As another example, an elderly woman with glaucoma started using the CBD tinctures, taking two drops in the morning and two drops at night. The tinctures have been helping to provide immense relief from the pressure. She came into the shop after a couple weeks of use and gave the budtender that recommended it to her a hug, stating that her eyesight had begun to return.

Another elderly woman who comes in has Rheumatoid Arthritis and has been purchasing the Mary's Medicinal CBD patches from our shop. Without use, she wears arm braces and has severely restricted movement. She sparingly uses the CBD patches for relief, and has found that with using those, she can remove her arm braces and enjoy crocheting, one of her favorite hobbies. Her use is mild, so there hasn't been any permanent change. She says she uses the patches when she wants to enjoy doing the things she loves while remaining pain free.

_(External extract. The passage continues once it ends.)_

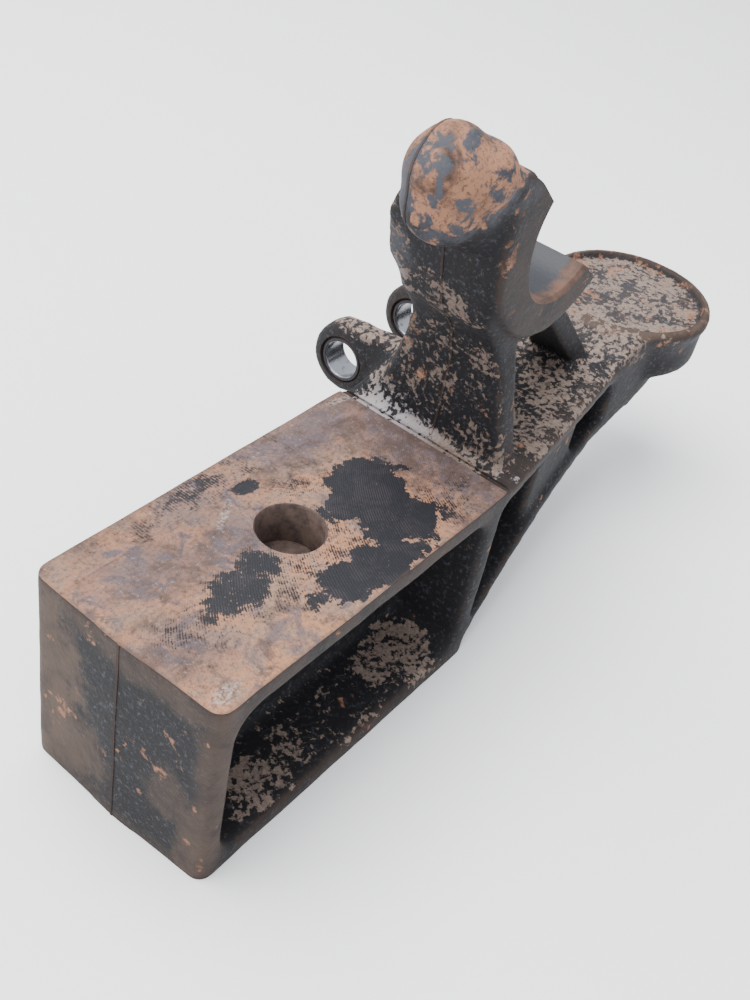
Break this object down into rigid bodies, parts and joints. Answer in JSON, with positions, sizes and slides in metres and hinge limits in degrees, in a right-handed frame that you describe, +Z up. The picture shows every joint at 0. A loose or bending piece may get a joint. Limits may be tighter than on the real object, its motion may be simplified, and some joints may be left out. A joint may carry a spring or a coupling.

Anthony Wile: That's got to be extremely gratifying. No wonder you work long hours! Where do you see yourself going from here? Any particular directions in which you want to evolve or research you want to undertake?

John Knapp: This wave is going to last for a long time and we are just at the beginning. We are constantly evaluating new ideas and opportunities so we are ready to go in any direction that makes sense. I believe at the end of the day this will be a global trend and for that reason we are shifting our focus to a global approach. We are doing research every day at the consumer level and constantly learning about and refining our products. This is all happening in a very small segment of the population so I am excited for the coming years when more states and countries begin their MMJ programs and we go from a sample size of a few million people to hundreds of millions of people. Then we will start to see the real evolution and research happening. Until then we will strive every day to create the best product and customer experience we can.

Anthony Wile: Thanks for your time today, and for explaining so many details about medical cannabis. We wish you the best.

John Knapp: Thank you. This is my passion and it has been a pleasure sharing it with you and your readers.

After Thoughts

John Knapp tells us about some significant things happening in the cannabis sector and as a result, he said, "I believe the feds are getting ready to make a major move and de-schedule marijuana within the next two years."

He bases that belief in part on something that we have written about, that the "UN is holding a special session of the general assembly in New York in a year that will specifically address how countries will deal with the changing views of cannabis. It is widely believed that they will be loosening their policies on cannabis, which will pave the way for the feds to do the same – in the US and everywhere, for that matter."

Another reason he expects fed action in the near future is the anticipated opening of the Fourth Corner Credit Union cannabis bank in Denver, which we covered in a November Cannabis Sector Report. He explains the feds have up to two years to review such an application and in the interim a bank may take deposits but not lend.

Mr. Knapp points out that while FCCU will be "operating in limbo for the next two years," the credit union's ability to stay open will allow for millions and even billions in deposits, making it unlikely the feds will deny the application. "Once there is a half a billion cannabis dollars circulating in the central banking system," he says wisely, "I think it will be very hard to reverse that and a change in federal law will be the only solution."

Knapp's perspective on FCCU is but one of numerous enlightening points he makes. As a pioneer in the conversion of cannabis into oils, Knapp's company is surely centered on the sweet spot of cannabis cultivation and medicinal repurposing.

High Alert, along with its audience, has a significant interest in this sort of technology and we thank Mr. Knapp for sharing his insights so generously.